Find the string "part" in the listing and report every line that has it.

# # # # #

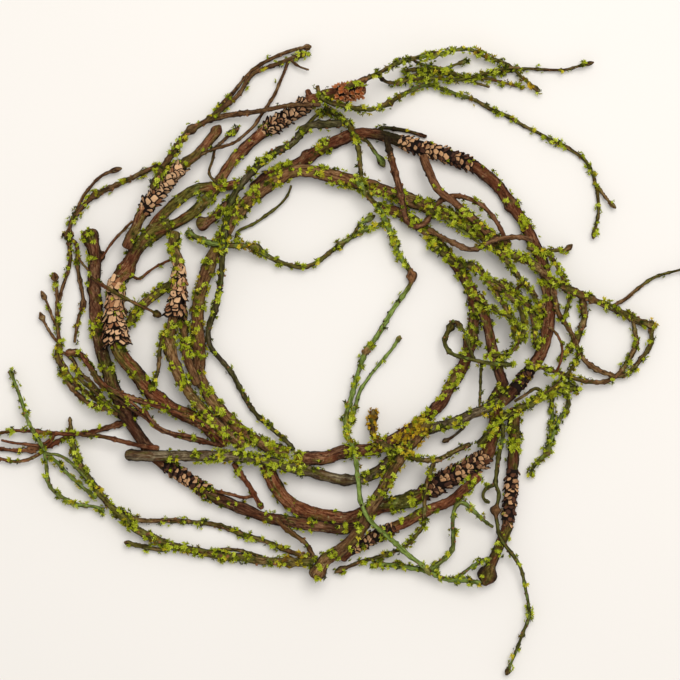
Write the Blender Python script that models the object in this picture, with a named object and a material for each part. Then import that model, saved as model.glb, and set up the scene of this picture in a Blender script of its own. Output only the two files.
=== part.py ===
"""Moss candle ring: a wreath of bent vines, mossy twigs and flaky bark sleeves, lying flat round a hole.

Each vine or twig is a stem: a route of hand-chosen points in plan, in millimetres, with a width at each end.
The stems are laid down one after the other, lowest first, and each drapes over those that already lie there.
"""
import math
import random

import bmesh
import bpy
import numpy as np
from mathutils import Matrix, Vector

# Routes and widths of the stems, in millimetres
MM = 0.001
STEP = 1.5
SPAN_SAMPLES = 12
WAVE = 8.0
WAVE_SHARE = 0.05
SHORT_WAVE = 3.4
SHORT_WAVE_SHARE = 0.035
KNOT_REACH = 4.0
BUD_END = 0.12

# How the stems are laid on each other, in millimetres. The first few lie flat, the others' tips are raised.
GAP = 0.3
FLOOR_GAP = 1.2
TIP_LIFT = 4.0
FLAT_NODES = 5
ROOT_BLEND = 5.0
SAG = 0.0035
EASE = 6.0
FOOT_CUT = 0.8
FOOT_REACH = 26.0

# How finely the stems are built: sides by width, and how far a straight stretch may leave the route
THICK = 6.2
MEDIUM = 3.0
DEVIATION = 0.48
THIN_DEVIATION = 0.65
HEIGHT_WEIGHT = 1.5
WELD = 1e-6
SCRAP_WELD = 2e-6
STEM_CREASE = 50
SLEEVE_CREASE = 40

# Flaky sleeves
SLEEVE_SAMPLE = 0.5
SLEEVE_CLEARANCE = 0.35
SLEEVE_WALL = 0.7
SLEEVE_FLOOR = 0.5
SLEEVE_RING = 3.5
SLEEVE_SIDES = 12
SLEEVE_BORE_SIDES = 8
SLEEVE_END = 0.72
SLEEVE_END_REACH = 4.0
FLARE_POWER = 3
BORE_DEVIATION = 0.05
CHIP_RELIEF = 0.34
CHIP_LEAST = 0.55
CHIP_SINK = 0.25

# Moss leaves: one for each spacing where a stem's moss is 1
TUFT_SPACING = 46.0
LEAF_TRIES = 6
LEAF_SPREAD = 75
LEAF_LEAN = 0.9
LEAF_SHORTEST = 3.0
LEAF_LONGEST = 5.5
LEAF_NARROWEST = 1.7
LEAF_WIDEST = 2.6
LEAF_CLEARANCE = 0.5
LEAF_FLOOR_GAP = 1.0
SLEEVE_MARGIN = 4
SEED = 7

# The block under the surface that cuts the feet flat, in metres
BLOCK_WIDTH = 0.6
BLOCK_DEPTH = 0.02

# Colours: red, green, blue as light, then roughness
BARK = ((0.150, 0.070, 0.035), 0.85)
DARK_BARK = ((0.060, 0.032, 0.022), 0.8)
OLIVE_BARK = ((0.130, 0.120, 0.035), 0.85)
GREY_BARK = ((0.180, 0.150, 0.110), 0.9)
FLAKES = ((0.560, 0.360, 0.160), 0.8)
DARK_FLAKES = ((0.200, 0.110, 0.060), 0.85)


def stem(wide, tip, points, **more):
    """A route in plan with its first and last width, and what grows on it."""
    return {"wide": wide, "tip": tip, "points": points, **more}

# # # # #

**Expected answer**
Write the Blender Python script that models the object in this picture, with a named object and a material for each part. Then import that model, saved as model.glb, and set up the scene of this picture in a Blender script of its own. Output only the two files.
=== part.py ===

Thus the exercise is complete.